Unfortunately all this does in my opinion is reinforce gender roles as it suggests the only way to break free of them is to decide you're not boy rather than a girl, or vice versa.

Only you cannot really break free from the feminine gender role. Men do not ask the women they rape how they identify. Abortion laws also do not ask for gender identity, if you can get pregnant, you're fucked.
The only way to get out of some kinds of oppression via "transition" is full-on sugery and hormones, which I am sure significantly lowers a woman's lifespan.

Telling everyone that you are called Dave now does nothing to reduce the oppression you face. The girls who do that are delusional.

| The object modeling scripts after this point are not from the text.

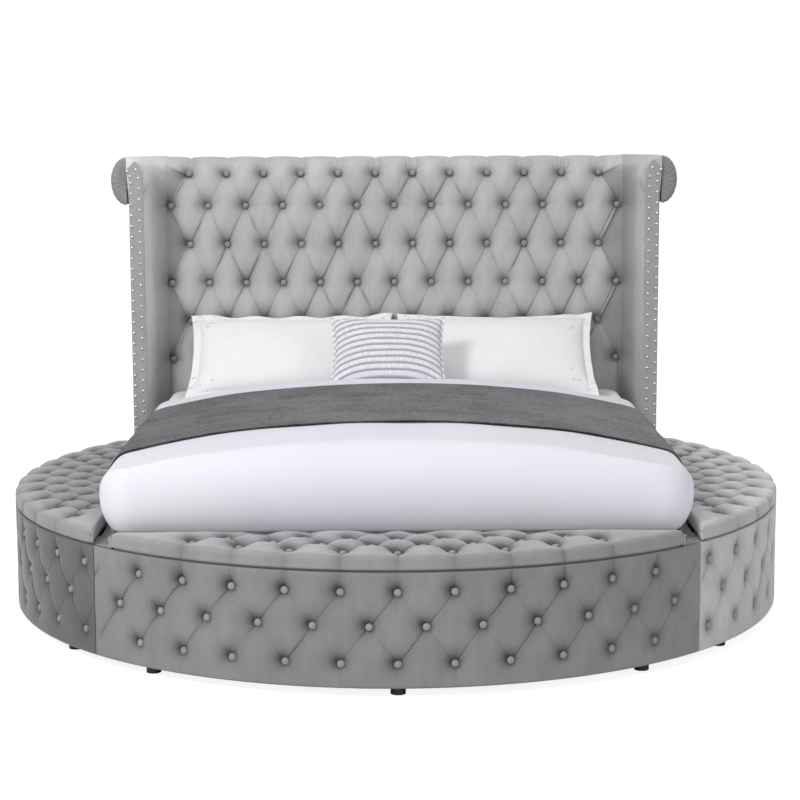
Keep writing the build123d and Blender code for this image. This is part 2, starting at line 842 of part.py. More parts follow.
def duvet_side_view():
    """The duvet's outline seen from the side, rounded at the foot and at the turned rear edge."""
    low_place = -(mattress_length / 2 + duvet_front_spread)
    bulge_place = -(mattress_length / 2 + duvet_front_bulge)
    top = duvet_crown_height + duvet_top_clearance
    front_top = bulge_place + duvet_front_run
    rear_low = duvet_rear_place
    rear_top = rear_low - duvet_rear_run
    side = duvet_side_height
    rear_mid = duvet_shoulder_height
    lines = [
        TangentArc((bulge_place, side), (low_place, duvet_bottom_height), tangent=(0, -1)),
        TangentArc((bulge_place, side), (front_top, top), tangent=(0, 1)),
        Line((front_top, top), (rear_top, top)),
        Line((rear_top, top), (rear_low, rear_mid)),
        Line((rear_low, rear_mid), (rear_low, duvet_bottom_height)),
        Line((rear_low, duvet_bottom_height), (low_place, duvet_bottom_height)),
    ]
    return make_face(Curve() + lines)


def duvet_top(place):
    """Height of the duvet's crown at a distance from the bed's middle line."""
    half = mattress_width / 2 + duvet_side_bulge - duvet_shoulder_run
    rise = duvet_crown_height - duvet_shoulder_height
    radius = (half**2 + rise**2) / (2 * rise)
    return duvet_crown_height - radius + math.sqrt(radius**2 - place**2)


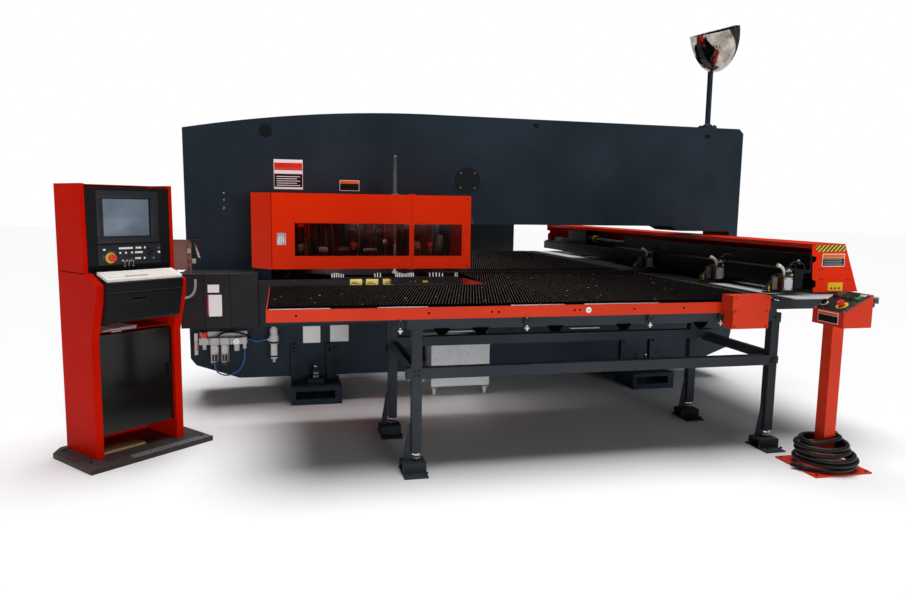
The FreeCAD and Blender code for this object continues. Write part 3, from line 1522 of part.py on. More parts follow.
def side_panel():
    """Tilted smoked guard in a black frame on two blocks, on the ledge of the left box."""
    frame_bar = 9.0
    wide, tall = 150.0, 215.0
    guard = block(0, wide, 0, 8, 0, tall)
    guard = guard.cut(block(frame_bar, wide - frame_bar, -1, 3, frame_bar, tall - frame_bar))
    guard.rotate(Vector(0, 0, 0), Vector(1, 0, 0), -16)
    blocks = [block(wide, wide + 26, -4, 14, z, z + 30) for z in (70.0, 150.0)]
    post = block(wide + 8, wide + 22, 12, 26, -28, 200)
    foot = block(wide - 60, wide + 34, -18, 60, -28, -20)
    link = [block(wide + 8, wide + 22, 10, 14, z, z + 30) for z in (70.0, 150.0)]
    arm = block(wide - 14, wide + 10, 4, 26, 20, 44)
    piece = join([guard, post, foot, arm] + blocks + link)
    piece.translate(Vector(-104, -250, left_box_top + 28))
    return piece


# ---------------------------------------------------------------- all nodes
def build():
    frame = machine_frame().cut(ram_passage())
    nodes["machine_frame"] = frame
    nodes["frame_feet"] = frame_feet()
    nodes["frame_covers"] = frame_covers()
    nodes["turret_cover"] = turret_cover()
    nodes["turret_door"] = turret_door()
    nodes["door_window"] = door_window()
    nodes["side_window"] = side_window()
    nodes["door_latch"] = door_latch()
    nodes["rear_turret_cover"] = rear_turret_cover()
    nodes["upper_turret"] = upper_turret()
    nodes["lower_turret"] = lower_turret()
    nodes["die_set"] = die_set()
    nodes["punch_set"] = punch_set()
    nodes["active_punch"] = active_punch()
    nodes["striker_ram"] = striker_ram()
    nodes["ram_housing"] = ram_housing()
    nodes["work_holder_cylinder"] = work_holder_cylinder()
    nodes["work_holder_rod"] = work_holder_rod()
    nodes["lower_front_cover"] = lower_front_cover()
    nodes["front_table_frame"] = front_table_frame()
    nodes["front_fascia"] = front_fascia()
    nodes["front_brushes"] = front_brushes()
    nodes["corner_box"] = corner_box()
    nodes["table_feet"] = table_feet()
    nodes["rear_table_frame"] = rear_table_frame()
    nodes["rear_brushes"] = rear_brushes()
    nodes["centre_table"] = centre_table()
    nodes["side_plates"] = side_plates()
    nodes["carriage_beam"] = carriage_beam()
    nodes["carriage_cover"] = carriage_cover()
    nodes["x_screw"] = x_screw()
    nodes["clamp_bar"] = clamp_bar()
    for number, y in enumerate(clamp_y, 1):
        nodes["clamp_body_%d" % number] = clamp_body(y)
        nodes["clamp_jaw_%d" % number] = clamp_jaw(y)
    nodes["clamp_hoses"] = clamp_hoses()
    nodes["mirror_pole"] = mirror_pole().cut(frame)
    nodes["convex_mirror"] = convex_mirror()
    nodes["air_unit"] = air_unit()
    nodes["air_valve_knob"] = air_valve_knob()
    nodes["air_hoses"] = air_hoses()
    nodes["console_body"] = console_body()
    nodes["console_base"] = console_base()
    nodes["console_head"] = console_head()
    nodes["keyboard"] = keyboard()
    nodes["console_door"] = console_door()
    nodes["console_estop"] = console_estop()
    nodes["pedestal_stand"] = pedestal_stand()
    nodes["pedestal_box"] = pedestal_box()
    nodes["pedestal_estop"] = pedestal_estop()
    nodes["pedestal_start_button"] = pedestal_start_button()
    nodes["pedestal_selector"] = pedestal_selector()
    nodes["cable_coil"] = cable_coil()
    nodes["cable_connector"] = cable_connector()
    nodes["scrap_bin"] = scrap_bin()
    nodes["electrical_cabinet"] = electrical_cabinet()
    nodes["side_panel"] = side_panel()


def footprint_centre():
    """Centre of the footprint, measured without the cable."""
    whole = FreeCAD.BoundBox()
    for name, shape in nodes.items():
        if name not in cord_nodes:
            whole.add(shape.BoundBox)
    return Vector(-(whole.XMin + whole.XMax) / 2, -(whole.YMin + whole.YMax) / 2, 0)


def main():
    build()
    shift = footprint_centre()
    os.makedirs("parts", exist_ok=True)
    for name, shape in nodes.items():
        shape.translate(shift)
        shape.exportStep(os.path.join("parts", name + ".step"))
    print("moved by", [round(c, 3) for c in shift], "nodes", len(nodes))
    print("hose bend radii", [round(r, 1) for r in bend_radii])
    return shift


origin_shift = main()
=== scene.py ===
"""Turret punch press: finishes and fittings over its solids, drawn in the machine's own millimetres."""
import json
import math
import random
from itertools import product

import bmesh
import bpy
from mathutils import Matrix, Vector


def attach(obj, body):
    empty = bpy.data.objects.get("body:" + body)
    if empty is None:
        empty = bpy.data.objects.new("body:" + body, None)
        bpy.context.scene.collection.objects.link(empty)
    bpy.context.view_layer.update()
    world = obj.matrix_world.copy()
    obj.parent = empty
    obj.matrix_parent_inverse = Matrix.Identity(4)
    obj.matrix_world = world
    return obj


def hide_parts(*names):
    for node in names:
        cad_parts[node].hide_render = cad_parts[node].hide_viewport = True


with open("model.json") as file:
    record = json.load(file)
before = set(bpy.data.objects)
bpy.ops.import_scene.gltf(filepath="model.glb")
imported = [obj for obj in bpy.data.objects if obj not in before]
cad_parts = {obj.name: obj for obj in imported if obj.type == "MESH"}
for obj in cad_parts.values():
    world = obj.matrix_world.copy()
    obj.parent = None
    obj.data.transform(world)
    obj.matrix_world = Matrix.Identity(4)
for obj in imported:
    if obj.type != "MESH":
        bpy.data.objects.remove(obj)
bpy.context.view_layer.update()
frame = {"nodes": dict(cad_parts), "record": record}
scene = bpy.context.scene
scene.view_settings.view_transform = "Standard"
scene.view_settings.look = "None"

# The drawing's origin, on the floor at the bridge frame's front left corner, as a place in the frame.
SHIFT = Vector((-1.960219, -0.7935, 0.0))
TO_FRAME = Matrix.Translation(SHIFT) @ Matrix.Scale(0.001, 4)

# Places that several fittings are set from, in millimetres.
TURRET = (1220.0, 200.0)
CLAMPS = (336.0, -723.0, -1470.0)
POLE = (4213.0, 50.0)
POST = (3735.0, -2090.0)
CABLE_EXIT = (3796.5, -2094.0, 182.0)
LOWER_COVER_FACE = -340.0
FASCIA_FACE = -1744.0
END_CAP_FACE = -1503.0
COVER_BACK = 1050.0
SERVICE_LINE = -120.0               # Y of the air unit's centre line

# The camera that fits the picture's straight edges: place in metres, angles in radians, lens in millimetres.
CAMERA_PLACE = (-1.267219, -6.3019, 1.4644)
YAW, PITCH, ROLL = 0.2333, -0.1245, 0.0151
LENS, SENSOR = 28.455, 36.0

# Rows of the brush tables: how they slant, and the steps from row to row and from tuft to tuft.
ROW_LEAN = math.radians(14.8)
ROW_GAP = 18.0
TUFT_GAP = 26.0

SUNS = [
    ("ceiling", (-0.08, -0.12, -1.0), 3.3, 46, True),
    ("front", (-0.24, 1.0, -0.02), 1.9, 18, False),
]
LAMPS = [
    ("cover_inside", (-0.72, -1.40, 1.515), (-0.72, -1.26, 1.10), (1.1, 0.05), 5.5),
    ("fill", (-7.5, -6.5, 3.2), (-0.5, 0.0, 1.0), (2.5, 2.0), 8.0),
]


def photographer():
    """The camera at the picture's viewing angle."""
    ahead = Vector((math.sin(YAW) * math.cos(PITCH), math.cos(YAW) * math.cos(PITCH), math.sin(PITCH)))
    right = Vector((math.cos(YAW), -math.sin(YAW), 0.0))
    up = right.cross(ahead)
    side = math.cos(ROLL) * right + math.sin(ROLL) * up
    top = -math.sin(ROLL) * right + math.cos(ROLL) * up
    lens = bpy.data.cameras.new("camera")
    lens.sensor_width = SENSOR
    lens.lens = LENS
    lens.clip_end = 60.0
    camera = bpy.data.objects.new("camera", lens)
    camera.matrix_world = Matrix.Translation(CAMERA_PLACE) @ Matrix((side, top, -ahead)).transposed().to_4x4()
    scene.collection.objects.link(camera)
    scene.camera = camera


photographer()


# ---------------------------------------------------------------- shader trees
class Tree:
    """A shader tree, laid out by short calls that give the new node's output."""

    def __init__(self, tree):
        self.tree = tree

    def feed(self, value, socket):
        """Links a socket to another node's output, or sets it to a number or colour."""
        if isinstance(value, bpy.types.NodeSocket):
            self.tree.links.new(value, socket)
        elif socket.type == "RGBA" and len(value) == 3:
            socket.default_value = (*value, 1.0)
        else:
            socket.default_value = value

    def node(self, kind, sockets=None, **settings):
        made = self.tree.nodes.new(kind)
        for key, value in settings.items():
            setattr(made, key, value)
        for key, value in (sockets or {}).items():
            self.feed(value, made.inputs[key])
        return made

    def where(self):
        return self.node("ShaderNodeTexCoord").outputs["Object"]

    def along(self, where, axis):
        return self.node("ShaderNodeSeparateXYZ", {0: where}).outputs[axis]

    def stretched(self, where, scale):
        return self.node("ShaderNodeMapping", {"Vector": where, "Scale": scale}).outputs[0]

    def noise(self, where, scale, detail=2.0, roughness=0.5):
        sockets = {"Vector": where, "Scale": scale, "Detail": detail, "Roughness": roughness}
        return self.node("ShaderNodeTexNoise", sockets).outputs["Fac"]

    def between(self, value, low, high, to_low=0.0, to_high=1.0):
        """Stretches the values from low to high over another range, and clips the rest."""
        sockets = {"Value": value, "From Min": low, "From Max": high, "To Min": to_low, "To Max": to_high}
        return self.node("ShaderNodeMapRange", sockets).outputs["Result"]

    def blend(self, amount, low, high, mode="MIX"):
        sockets = {0: amount, 6: low, 7: high}
        return self.node("ShaderNodeMix", sockets, data_type="RGBA", blend_type=mode).outputs[2]

    def times(self, first, second):
        return self.node("ShaderNodeMath", {0: first, 1: second}, operation="MULTIPLY").outputs[0]

    def plus(self, first, second):
        return self.node("ShaderNodeMath", {0: first, 1: second}, operation="ADD").outputs[0]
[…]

And wearing a binder, which might, perhaps, reduce the sleazy comments on your breasts, is already permanently damaging. (I had no idea before this whole transnonsense got started, how damaging it is to flatten breasts; if I had been offered the opportunity to wear a binder, I would totally have, for the same reasons others have already stated. Only now I know that it permanently damages the tissue, yes, even the allegedly "safe" binders, let alone the selfmade alternatives.)

Stopmakingsense · 06/03/2017 16:22

HeyRoly
Harmless, as long as they aren't all marched off to the nearest gender clinic and started on testosterone

Unfortunately, this may happen, if they are over 18. The affirmative approach means denying this treatment is considered conversion therapy.

IAmAmy · 06/03/2017 16:36

Only you cannot really break free from the feminine gender role. Men do not ask the women they rape how they identify. Abortion laws also do not ask for gender identity, if you can get pregnant, you're fucked.

I entirely agree, I should have phrased it better. I meant that I think this kind of thing reinforces gender roles and further entrenches people in them. Some may then feel rather than fighting them, the only way there seems to be to escape them is to "identify" as the other, but of course doing so doesn't free you of the oppression women and girls face. It's one of the reasons I personally have some issues with the idea trans issues need to be centred in feminism (which I've heard many say), when they could never understand fully what it is to be a woman, grow up as a girl, start receiving street harassment etc, as has been alluded to on this thread in a way.